DISCLOSURE OF THE INVENTION
[0004] If pieces of speech data are simply combined with each
other, the synthesized speech comes out as unnatural for such a
reason as the frequencies of speech pitch components usually
discontinuously change at boundaries between the pieces of speech
data.
[0005] As a method for solving the problem, it can be considered a
method for preparing a plurality of pieces of speech data
representing a speech that reads out the same phoneme with
different prosody, while performing prosody prediction on a
sentence to be subjected to the speech synthesis, selecting pieces
of speech data that match the prediction result and combining
them.
[0006] If more natural synthesized speech is to be obtained by a
record editing method with speech data prepared for each phoneme,
however, a storage device for storing the speech data needs to have
a large amount of storage capacity. The amount of data to be
searched also becomes large.
[0007] Therefore, as a method for quickly producing a natural
synthesized speech with a simple configuration, it can be
considered a method for making speech data speech piece data
representing a waveforms in a unit bigger or longer than phoneme
and connecting the speech piece data that matches the prosody
prediction result and the speech piece data that is created in a
rule synthesizing method for a part from which such speech piece
data is not selected.
[0008] An audio quality of a speech represented by the speech data
that is obtained in the rule synthesizing method is usually much
inferior to that of the speech represented by the speech data.
Therefore, in that method, a part corresponding to the speech piece
data in the read out speech is quite an outstandingly high-quality
sound or a part that is obtained by the rule synthesizing method is
quite an outstandingly low-quality sound. That may make the read
out speech sounds strange to a listener as a whole.

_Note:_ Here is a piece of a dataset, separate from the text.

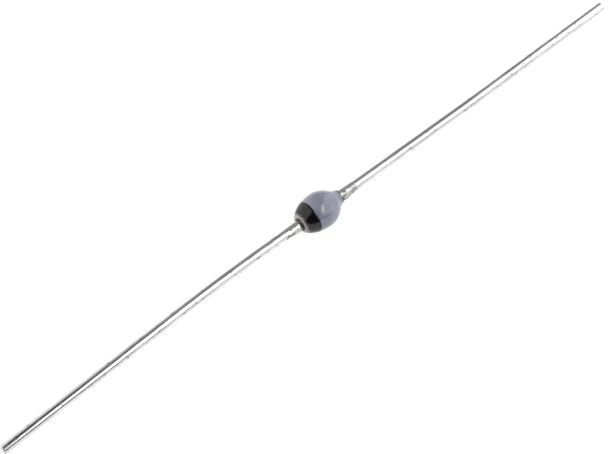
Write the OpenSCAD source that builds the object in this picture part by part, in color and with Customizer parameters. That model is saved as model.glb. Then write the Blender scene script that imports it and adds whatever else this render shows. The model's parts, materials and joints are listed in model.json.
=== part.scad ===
// Axial rectifier diode: a chip between two metal studs, sealed in a bead of glass,
// with a wire lead soldered to each stud.
// Millimetres. The diode lies along X with its cathode (the banded end) at -X. The origin
// is the middle of the chip, and +Z is up when the diode lies on its bead.

/* [Glass bead] */
// Largest diameter of the bead
bead_d = 3.0; // [2.8:0.05:3.4]
// How far the widest place lies from the chip, towards the anode
crown_shift = 0.05; // [-0.2:0.05:0.2]
// Diameter of the bead at its blunt cathode end
blunt_end_d = 1.62; // [1.4:0.02:1.8]
// Rounding of the edge of the blunt end
blunt_edge_r = 0.08; // [0.04:0.02:0.12]
// Radius of the hollow curve of the anode neck
neck_r = 1.6; // [1.2:0.05:2]
// How far past the end of the glass the neck's curve would be at its narrowest
neck_past_end = 0.52; // [0.3:0.02:0.7]
// Thickness of the glass where it ends on the anode stud
neck_edge_t = 0.03; // [0.03:0.01:0.08]

/* [Cathode band] */
// Distance from the chip to the clean edge of the painted band
band_start = 0.88; // [0.7:0.02:1]
// Width of the band along the diode
band_w = 0.78; // [0.6:0.02:0.9]
// Thickness of the paint
band_t = 0.03; // [0.02:0.01:0.06]

/* [Chip] */
// Diameter of the chip on its cathode side
chip_d = 1.3; // [1.15:0.05:1.5]
// Diameter of the chip on its anode side, past its bevelled edge
chip_mesa_d = 1.14; // [1:0.02:1.14]
// Thickness of the chip
chip_t = 0.25; // [0.2:0.01:0.35]
// Thickness of the metal that bonds the chip to a stud
bond_t = 0.03; // [0.02:0.01:0.05]

/* [Studs] */
// Diameter of a stud
stud_d = 1.1; // [0.9:0.02:1.14]
// Length of a stud
stud_l = 1.93; // [1.8:0.01:2.05]
// Bevel round the outer end of a stud
stud_bevel = 0.04; // [0.02:0.01:0.06]
// How far the cathode stud stands out of the glass
cathode_stud_proud = 0.14; // [0.1:0.01:0.2]
// How far the anode stud stands out of the glass
anode_stud_proud = 0.1; // [0.08:0.01:0.2]

/* [Leads] */
// Diameter of a lead
lead_d = 0.76; // [0.6:0.02:0.82]
// Length of a lead, measured along it
lead_l = 28.9; // [26:0.1:35]
// Straight length of the cathode lead before its gentle bend
cathode_bend_start = 5; // [2:0.5:8]
// Length over which the cathode lead bends
cathode_bend_l = 6; // [1:0.5:12]
// Angle of the cathode lead's bend
cathode_bend_deg = 3.2; // [1.8:0.1:4]
// How steeply the plane of that bend dips, from level to straight down
cathode_bend_dip = 72; // [0:1:90]
// Straight length of the anode lead before its gentle bend
anode_bend_start = 13; // [2:0.5:15]
// Length over which the anode lead bends
anode_bend_l = 2.5; // [1:0.5:10]
// Angle of the anode lead's bend
anode_bend_deg = 3; // [1.8:0.1:4]
// How steeply the plane of that bend dips, from level to straight down
anode_bend_dip = 48; // [0:1:90]

/* [Solder] */
// Thickness of the solder round a lead at its stud
solder_t = 0.08; // [0.06:0.01:0.12]
// Length of the thick part of the solder
solder_body_l = 0.35; // [0.25:0.05:0.6]
// Length over which the solder thins out along the lead
solder_taper_l = 1.15; // [0.8:0.05:1.5]
// Thickness of the solder where it ends
solder_edge_t = 0.02; // [0.01:0.01:0.03]

/* [Hidden] */
$fn = 96;

// Number of small turns that make up the bend in a lead
bend_turns = 3;

// Side of a square that a profile's half lies in with room to spare
profile_size = 2 * bead_d;

bead_r = bead_d / 2;
stud_r = stud_d / 2;
lead_r = lead_d / 2;

// Distances from the middle of the chip, out along the diode
stud_start = chip_t / 2 + bond_t;
stud_face = stud_start + stud_l;
blunt_end = stud_face - cathode_stud_proud;
neck_end = stud_face - anode_stud_proud;

// Every profile lies in a plane of [distance from the axis, distance along the axis].

// The point that lies at a distance from one point on the way to another
function towards(from, to, distance) = from + distance * (to - from) / norm(to - from);

// The blunt end's small edge circle, and the neck's hollow circle
blunt_edge_centre = [blunt_end_d / 2 - blunt_edge_r, blunt_edge_r - blunt_end];
neck_centre = [
    stud_r + neck_edge_t + sqrt(pow(neck_r, 2) - pow(neck_past_end, 2)),
    neck_end + neck_past_end
];

// Both curves of the crown start level at its widest place. One runs down to touch the
// inside of the edge circle, and the other to touch the outside of the neck's circle.
crown_top = [bead_r, crown_shift];
blunt_curve_r = touching_r(crown_top - blunt_edge_centre, blunt_edge_r);
neck_curve_r = touching_r(crown_top - neck_centre, -neck_r);
blunt_curve_centre = crown_top - [blunt_curve_r, 0];
neck_curve_centre = crown_top - [neck_curve_r, 0];

// Radius of a curve that is level at its top and touches a circle whose centre lies that
// far below the top and to its side. A negative radius is touched from the outside.
function touching_r(offset, circle_r) =
    (offset * offset - circle_r * circle_r) / (2 * (offset[0] - circle_r));

// Turns a profile round the diode's axis.
module turned() {
    rotate([0, 90, 0])
        rotate_extrude()
            children();
}

// The part of a profile between two distances along the axis. Parts that share a distance
// meet without a gap, because each is cut off by an edge placed at that very distance.
module between(low, high) {
    intersection() {
        translate([0, low])
            square(profile_size);
        translate([0, high])
            mirror([0, 1, 0])
                square(profile_size);
        children();
    }
}

// The bead from its blunt end to its widest place, with the glass grown by a skin
module blunt_half(skin = 0) {
    edge_end = towards(blunt_curve_centre, blunt_edge_centre, blunt_curve_r + skin)[1];
    between(-blunt_end - skin, edge_end)
        union() {
            translate([0, -profile_size])
                square([blunt_edge_centre[0], profile_size]);
            translate(blunt_edge_centre)
                circle(blunt_edge_r + skin);
        }
    between(edge_end, crown_shift)
        translate(blunt_curve_centre)
            circle(blunt_curve_r + skin);
}

// The bead from its widest place to the end of its neck
module neck_half() {
    neck_start = towards(neck_centre, neck_curve_centre, neck_r)[1];
    between(crown_shift, neck_start)
        translate(neck_curve_centre)
            circle(neck_curve_r);
    between(neck_start, neck_end)
        difference() {
            square([neck_centre[0], profile_size]);
            translate(neck_centre)
                circle(neck_r);
        }
}

// What the glass is sealed round: the studs, their bonds and the chip
module core_profile() {
    chip_profile();
    translate([0, -stud_face])
        square([stud_r, stud_face - chip_t / 2]);
    translate([0, chip_t / 2])
        square([stud_r, stud_face - chip_t / 2]);
}

module chip_profile() {
    polygon([
        [0, -chip_t / 2], [chip_d / 2, -chip_t / 2],
        [chip_mesa_d / 2, chip_t / 2], [0, chip_t / 2]
    ]);
}

module glass_bead() {
    color("slategray")
        turned()
            difference() {
                union() {
                    blunt_half();
                    neck_half();
                }
                core_profile();
            }
}

module cathode_band() {
    color([0.15, 0.14, 0.16])
        turned()
            difference() {
                between(-band_start - band_w, -band_start)
                    blunt_half(band_t);
                blunt_half();
            }
}

module silicon_chip() {
    color("dimgray")
        turned()
            chip_profile();
}

module bond() {
    color("gainsboro")
        turned()
            translate([0, chip_t / 2])
                square([stud_r, bond_t]);
}

module cathode_bond() {
    mirror([1, 0, 0])
        bond();
}

module anode_bond() {
    bond();
}

module stud() {
    color("silver")
        turned()
            translate([0, stud_start])
                polygon([
                    [0, 0], [stud_r, 0], [stud_r, stud_l - stud_bevel],
                    [stud_r - stud_bevel, stud_l], [0, stud_l]
                ]);
}

module cathode_stud() {
    mirror([1, 0, 0])
        stud();
}

module anode_stud() {
    stud();
}

// Solder that fills the corner between the stud and the lead, then thins out along the lead
module solder() {
    body_r = lead_r + solder_t;
    foot = stud_r - stud_bevel - body_r;
    solder_l = solder_body_l + solder_taper_l;
    color("lightgray")
        turned()
            translate([0, stud_face]) {
                polygon([
                    [lead_r, 0], [body_r, 0], [body_r, solder_body_l],
                    [lead_r + solder_edge_t, solder_l], [lead_r, solder_l]
                ]);
                difference() {
                    translate([body_r, 0])
                        square(foot);
                    translate([body_r + foot, foot])
                        circle(foot);
                }
            }
}

module cathode_solder() {
    mirror([1, 0, 0])
        solder();
}

module anode_solder() {
    solder();
}

// A lead that leaves its stud along X. Its bend goes towards Y and downwards, as it hangs
// when the diode has rolled to rest.
module lead(bend_start, bend_l, bend_deg, bend_dip) {
    between_turns = bend_l / (bend_turns - 1);
    lengths = [
        bend_start, for (i = [2:bend_turns]) between_turns, lead_l - bend_start - bend_l
    ];
    color("silver")
        rotate([-bend_dip, 0, 0])
            translate([stud_face, 0, 0])
                wire(lengths, bend_deg / bend_turns);
}

// Lengths of wire, from number i on, mitred into each other at equal small turns
module wire(lengths, turn_deg, i = 0) {
    is_last = i == len(lengths) - 1;
    mitred_rod(lengths[i], i == 0 ? 0 : turn_deg / 2, is_last ? 0 : turn_deg / 2);
    if (!is_last)
        translate([lengths[i], 0, 0])
            rotate([0, 0, turn_deg])
                wire(lengths, turn_deg, i + 1);
}

// A rod along X whose ends are cut off at half the angle of the turns there
module mitred_rod(length, start_mitre, end_mitre) {
    difference() {
        translate([-lead_r, 0, 0])
            rotate([0, 90, 0])
                cylinder(r = lead_r, h = length + lead_d);
        rotate([0, 0, -start_mitre])
            translate([-2 * lead_d, -lead_d, -lead_d])
                cube(2 * lead_d);
        translate([length, 0, 0])
            rotate([0, 0, end_mitre])
                translate([0, -lead_d, -lead_d])
                    cube(2 * lead_d);
    }
}

module cathode_lead() {
    rotate([0, 0, 180])
        lead(cathode_bend_start, cathode_bend_l, cathode_bend_deg, cathode_bend_dip);
}

module anode_lead() {
    lead(anode_bend_start, anode_bend_l, anode_bend_deg, anode_bend_dip);
}

glass_bead();
cathode_band();
silicon_chip();
cathode_bond();
anode_bond();
cathode_stud();
anode_stud();
cathode_solder();
anode_solder();
cathode_lead();
anode_lead();
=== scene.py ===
# %% [markdown]
# # An axial rectifier diode
# The part is a bead of grey glass, melted round two metal studs with a chip between them.
# A wire lead is soldered to each stud, and a black band of paint marks the cathode.
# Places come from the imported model, and the few sizes that it doesn't state are named where
# they are used. Shapes are made in millimetres, and become metres when they are finished.

import json
import math

import bmesh
import bpy
from mathutils import Matrix, Vector, noise


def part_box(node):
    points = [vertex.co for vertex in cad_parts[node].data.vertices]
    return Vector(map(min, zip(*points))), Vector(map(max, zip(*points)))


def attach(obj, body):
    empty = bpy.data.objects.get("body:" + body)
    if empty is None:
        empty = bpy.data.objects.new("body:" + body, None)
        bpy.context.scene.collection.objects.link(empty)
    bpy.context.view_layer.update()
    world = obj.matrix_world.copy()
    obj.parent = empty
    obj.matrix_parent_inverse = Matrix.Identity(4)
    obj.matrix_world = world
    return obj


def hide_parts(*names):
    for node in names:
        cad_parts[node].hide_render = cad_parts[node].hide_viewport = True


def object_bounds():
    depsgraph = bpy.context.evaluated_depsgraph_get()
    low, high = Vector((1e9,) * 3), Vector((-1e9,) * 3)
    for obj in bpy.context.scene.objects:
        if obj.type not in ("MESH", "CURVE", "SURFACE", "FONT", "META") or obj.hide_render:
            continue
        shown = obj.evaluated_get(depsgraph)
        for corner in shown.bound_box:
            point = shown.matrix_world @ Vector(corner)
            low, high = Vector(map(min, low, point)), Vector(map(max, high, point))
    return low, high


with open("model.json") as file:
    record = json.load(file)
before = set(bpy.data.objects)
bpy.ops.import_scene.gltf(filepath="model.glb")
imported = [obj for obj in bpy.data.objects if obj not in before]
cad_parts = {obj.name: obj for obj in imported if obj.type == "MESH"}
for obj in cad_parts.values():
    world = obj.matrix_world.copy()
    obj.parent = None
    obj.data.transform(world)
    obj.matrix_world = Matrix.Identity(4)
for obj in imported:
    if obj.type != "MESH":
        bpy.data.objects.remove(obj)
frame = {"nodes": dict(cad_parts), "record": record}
cad_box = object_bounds()
mm = 0.001
print("nodes:", sorted(frame["nodes"]))

# %% [markdown]
# ## Camera
# The camera looks down on the diode from over its cathode lead, through a long lens, so that
# the leads hardly narrow with distance. It could be placed by hand, but the angles of its line
# of sight, its distance and the place that it aims at can each be changed without the others.

# %% Camera
view_azimuth = math.radians(-40.34)
view_elevation = math.radians(57.27)
view_distance = 185.9 * mm
aim_right = -1.195 * mm
aim_up = -1.28 * mm
film_width = 36
focal_length = 142


def add_object(name, data):
    """Puts a new object into the scene."""
    made = bpy.data.objects.new(name, data)
    bpy.context.scene.collection.objects.link(made)
    return made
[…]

[0009] The present invention is adapted in view of the
abovementioned circumstances and intends to provide a speech
synthesis device, a speech synthesis method and a program for the
same for quickly producing a natural synthesized speech with a
simple configuration.
MEANS FOR SOLVING THE PROBLEMS
[0010] In order to achieve the abovementioned objects, the speech
synthesis device according to a first aspect of the present
invention is characterized by including:
[0011] speech piece storing means for storing a plurality of pieces
of speech piece data representing a speech piece;
[0012] selecting means for inputting sentence information
representing a sentence and performing processing for selecting
pieces of speech piece data with a common speech and reading that
forms the sentence from each piece of the speech piece data;
[0013] missing part synthesizing means for synthesizing speech data
representing a waveform of the speech for the speech whose speech
piece data cannot be selected by the selecting means from the
speeches that form the sentence; and
[0014] means for creating data representing the synthesized speech
piece by combining the speech piece data selected by the selecting
means and the speech data synthesized by the missing part
synthesizing means with each other; wherein
[0015] the selecting means further includes determining means for
determining whether a ratio of the speech data with a common speech
and reading represented by the selected speech data in the entire
speech that forms the sentence has reached a predetermined value or
not; and
[0016] if it is determined that the ratio has not reached the
predetermined value, the selecting means cancels selection of the
speech piece data and performs processing as the speech piece data
cannot be selected.
[0017] The speech synthesis device according to a second aspect of
the present invention is characterized by including:
[0018] speech piece storing means for storing a plurality of pieces
of speech piece data representing a speech piece;
[0019] prosody predicting means for inputting sentence information
representing a sentence and predicting a prosody of the speech that
forms the sentence;
[0020] selecting means for performing processing for selecting
pieces of speech piece data with common speech and reading whose
prosody matches a prosody prediction result under a predetermined
conditions that forms the sentence from the speech piece data;
[0021] missing part synthesizing means for synthesizing speech data
representing a waveform of the speech piece for the speech whose
speech piece data cannot be selected by the selecting means from
the speeches that form the sentence; and
[0022] means for creating data representing the synthesized speech
by combining the speech piece data selected by the selecting means
and the speech data synthesized by the missing part synthesizing
means with each other; wherein
[0023] the selecting means further includes determining means for
determining whether a ratio of the speech with common speech and
reading represented by the selected speech data in the entire
speech that forms the sentence has reached a predetermined value or
not; and
[0024] if it is determined that the ratio has not reached the
predetermined value, the selecting means cancels selection of the
speech piece data and performs processing as the speech piece data
cannot be selected.
[0025] The selecting means may remove the speech piece data whose
prosody does not match the prosody predicting result under the
predetermined conditions from objects of selection.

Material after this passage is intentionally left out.